Collaboration > Devastation

flooded town

With reports that Hurricane Ida was headed towards our area, teams all over Montgomery County including many of our Behavioral Health team members, kicked into high gear for storm preparation. Primarily focused on homeless people in the community, the teams worked to help our vulnerable neighbors prepare as best they could. Like the pandemic, Hurricane Ida was about to deal a heavy blow, but the vulnerable people in our communities would feel it the most.

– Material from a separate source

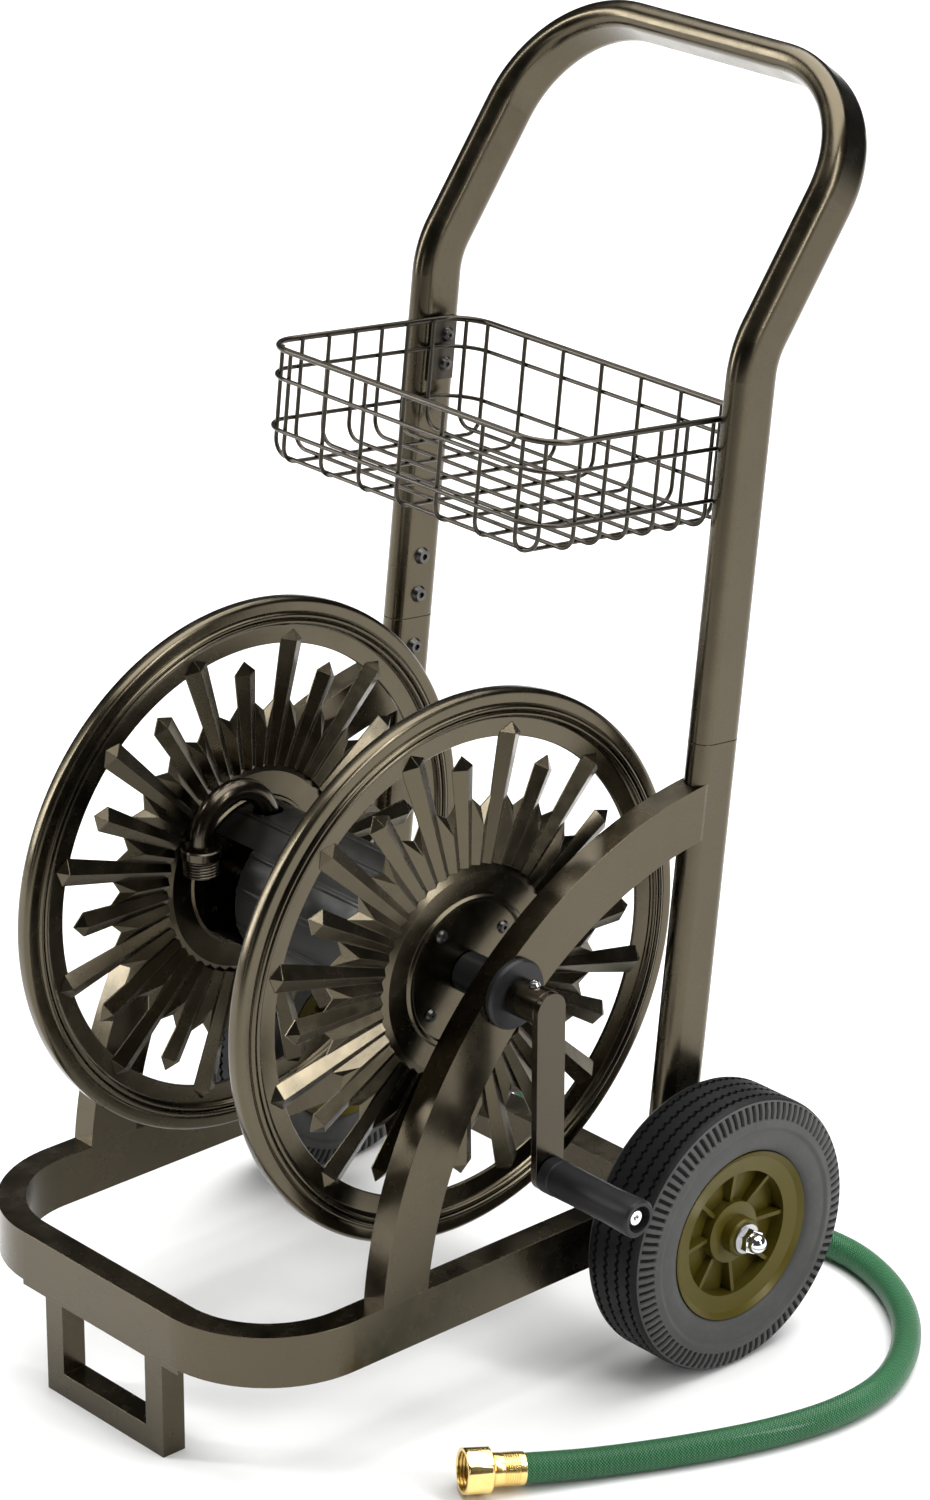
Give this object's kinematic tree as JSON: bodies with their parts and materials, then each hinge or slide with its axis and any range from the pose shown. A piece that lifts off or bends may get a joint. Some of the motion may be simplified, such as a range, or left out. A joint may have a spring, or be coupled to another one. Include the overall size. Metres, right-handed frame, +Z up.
{
  "type": "garden hose reel cart",
  "caption": "Two-wheeled steel garden hose reel cart with sunburst reel flanges, crank, leader hose and wire basket.",
  "frame": {"origin": "on the ground under the middle of the front foot", "axes": "+X towards the crank, +Y from the foot to the wheels, +Z up"},
  "size_m": [0.6053, 0.5903, 0.8914],
  "materials": {
    "frame_paint": "dark bronze metallic powder coat, fine grain",
    "basket_paint": "dark bronze dipped wire",
    "sleeve_steel": "zinc-plated steel",
    "screw_black": "black-finished steel",
    "chrome_parts": "bright plated",
    "flange_bronze": "dark bronze coat on cast and pressed aluminium",
    "drum_black": "black moulded plastic",
    "pipe_bronze": "dark bronze coat on steel pipe",
    "bearing_plastic": "dark grey nylon",
    "wheel_plastic": "olive metallic",
    "tyre_rubber": "black rubber, greyed side walls",
    "grip_plastic": "black",
    "brass_parts": "turned brass, slightly dulled",
    "seal_rubber": "black",
    "hose_rubber": "green with a pale braid under a clear skin"
  },
  "bodies": {
    "cart_frame": {"base_loop": "frame_paint", "rear_crossbar": "frame_paint", "front_foot": "frame_paint", "foot_plate": "frame_paint", "side_arch_left": "frame_paint", "side_arch_right": "frame_paint", "upright_left": "frame_paint", "upright_right": "frame_paint", "handle_tube": "frame_paint", "basket": "basket_paint", "basket_bracket_left": "basket_paint", "basket_bracket_right": "basket_paint", "joint_sleeve_left": "sleeve_steel", "joint_sleeve_right": "sleeve_steel", "wheel_axle": "sleeve_steel", "axle_spacers": "sleeve_steel", "axle_washers": "sleeve_steel", "handle_screws": "screw_black", "basket_screws": "screw_black", "foot_screws": "screw_black", "acorn_nuts": "chrome_parts", "crank_bearing": "bearing_plastic", "inlet_housing": "brass_parts", "inlet_port": "brass_parts", "inlet_locknut": "brass_parts", "coupling_nut_inlet": "brass_parts", "hose_ferrule_inlet": "brass_parts", "hose_ferrule_outlet": "brass_parts", "hose_tail_inlet": "brass_parts", "hose_tail_outlet": "brass_parts", "axle_seals": "seal_rubber", "hose_washer_inlet": "seal_rubber", "hose_washer_outlet": "seal_rubber", "leader_hose": "hose_rubber"},
    "wheel_left": {"tyre_left": "tyre_rubber", "rim_left": "wheel_plastic", "wheel_bush_left": "bearing_plastic"},
    "wheel_right": {"tyre_right": "tyre_rubber", "rim_right": "wheel_plastic", "wheel_bush_right": "bearing_plastic"},
    "reel": {"flange_rim_left": "flange_bronze", "flange_rim_right": "flange_bronze", "flange_star_left": "flange_bronze", "flange_star_right": "flange_bronze", "hub_disc_left": "flange_bronze", "hub_disc_right": "flange_bronze", "inner_disc_left": "flange_bronze", "inner_disc_right": "flange_bronze", "hub_screws": "screw_black", "reel_drum": "drum_black", "reel_axle": "pipe_bronze", "gooseneck": "pipe_bronze", "outlet_fitting": "pipe_bronze", "crank_arm": "pipe_bronze", "crank_set_screw": "chrome_parts", "grip_bolt": "chrome_parts", "grip_nut": "sleeve_steel"},
    "grip": {"crank_grip": "grip_plastic"},
    "hose_coupling": {"coupling_nut_outlet": "brass_parts"}
  },
  "joints": [
    {"name": "reel_spin", "type": "hinge", "parent": "cart_frame", "child": "reel", "pos_m": [0, 0.2143, 0.317], "axis": [1, 0, 0], "continuous": true},
    {"name": "grip_spin", "type": "hinge", "parent": "reel", "child": "grip", "pos_m": [0.25, 0.2143, 0.1955], "axis": [1, 0, 0], "continuous": true},
    {"name": "wheel_left_spin", "type": "hinge", "parent": "cart_frame", "child": "wheel_left", "pos_m": [-0.2079, 0.3735, 0.1016], "axis": [1, 0, 0], "continuous": true},
    {"name": "wheel_right_spin", "type": "hinge", "parent": "cart_frame", "child": "wheel_right", "pos_m": [0.2079, 0.3735, 0.1016], "axis": [1, 0, 0], "continuous": true},
    {"name": "coupling_spin", "type": "hinge", "parent": "cart_frame", "child": "hose_coupling", "pos_m": [0.2444, 0.126, 0.0173], "axis": [-0.4465, -0.8891, 0.1008], "continuous": true}
  ]
}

The evening of September 1st, Montgomery County was ravaged by flooding and ripped apart by intense, driving winds from the remnants of Hurricane Ida. The real surprise in this storm was the devastation to housed individuals. Overnight the homeless population doubled as peoples’ homes were uninhabitable, flooded out or torn to shreds. The storm decimated lower lying areas which tend to be low-income housing across the region. The phone calls started coming in, and they kept coming. Street Outreach and Mobile Crisis were actively reaching out to emergency personnel with whom we have relationships to check on people known to be at risk.

Our Behavioral Health programs have never shied away from difficult moments. Within a day or two of the storm’s damage, conversations were organized between our teams and our community partners who were delivering lifesaving support and resources to people in the community to better coordinate all our efforts. Together, we began to prioritize the most at-risk people and ensure they were in a hotel.

Our Mobile Crisis team was asked by law enforcement and emergency responders to support multiple death notifications for families of individuals that died in the floods. There are no words to describe this experience. Yet they faced this with compassion and dignity. Street Outreach spent days and weeks resupplying our homeless neighbors with gear that was lost in the storm. They worked tirelessly to ensure that people had what they needed.

Mobile Crisis became the primary contact for individuals known to be struggling, and we provided some in-person support to allow displaced persons the opportunity to decompress from all they had been through. Mobile Crisis also provided trauma debriefing for township employees and supported many families and schools.

There is no quick fix to the devastation Hurricane Ida caused. You can still drive around and see signs of damage throughout the area. The past two years have challenged all of us in the helping field beyond what we thought we could handle. Our staff have continued to serve with grace and determination despite the endless challenges.

Our partnerships with other service providers and organizations have made a larger impact possible. Ongoing donations from the community have given us resources to meet needs. And our vulnerable neighbors have allowed us to be part of their rebuilding process. This is an incredible honor. Standing in the gap is part of our DNA and our dedicated staff stayed the course no matter what 2021 brought.